In the Golders Green ambulance arson case, Hamza Iqbal, twenty, Rehan Khan, nineteen, a seventeen-year-old boy and Judex Atshatshi, eighteen, were charged in relation to the attack. The Crown Prosecution Service confirmed the charges, and the Met Police said the investigation was being led by Counter Terrorism Policing. AP reported that the attack was being investigated as an antisemitic hate crime and that police were examining a possible claim linked to a group with Iranian connections, while noting that the incident had not been formally classified as terrorism.
Those details should move the conversation away from conspiracy. They usually do not. The suspects are rendered as paid agents. CCTV footage must have been planted. Charges become part of the cover story. Each new fact is made to serve the conclusion that was already reached.
The problem with the false-flag claim is not only that it is usually made without evidence. It is that it cannot be disproved.
If no one has been arrested, that proves the police are hiding something. If someone has been arrested, that proves a patsy has been found. If there is CCTV, it was planted. If there is no CCTV, the footage has been suppressed. If the suspect is Muslim, he was recruited. If the suspect is white, he was selected. If the suspect is Jewish, the mask slips. If the suspect is not Jewish, the hand behind him must be.

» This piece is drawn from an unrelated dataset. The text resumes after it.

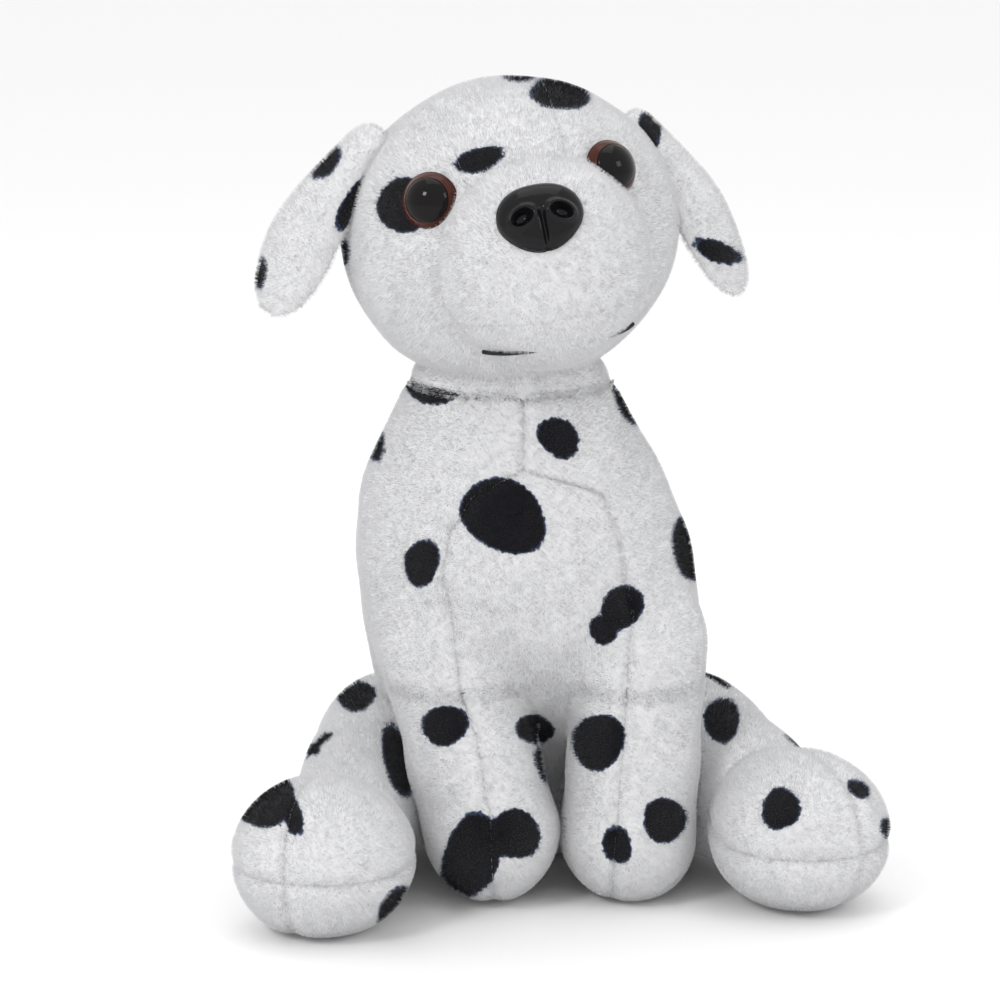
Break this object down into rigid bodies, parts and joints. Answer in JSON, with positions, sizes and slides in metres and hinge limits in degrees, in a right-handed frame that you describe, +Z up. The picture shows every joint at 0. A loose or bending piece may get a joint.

Every fact enters the machine and comes out pointing in the same pre-determined direction.
That is why this is not really an argument about false flags. It is an argument about Jews. More precisely, it is an argument about whether Jews are allowed to describe harm done to them without being treated as suspects in their own victimhood.
The false-flag libel dresses itself up as scepticism, but it behaves like faith. Not religious faith, but rather something meaner: the certainty that Jewish suffering must have a hidden Jewish author.
Once someone believes that, evidence does not correct the belief. Evidence feeds it.
The accusation arrives quickly as it is not waiting for facts. It already knows what it came to say.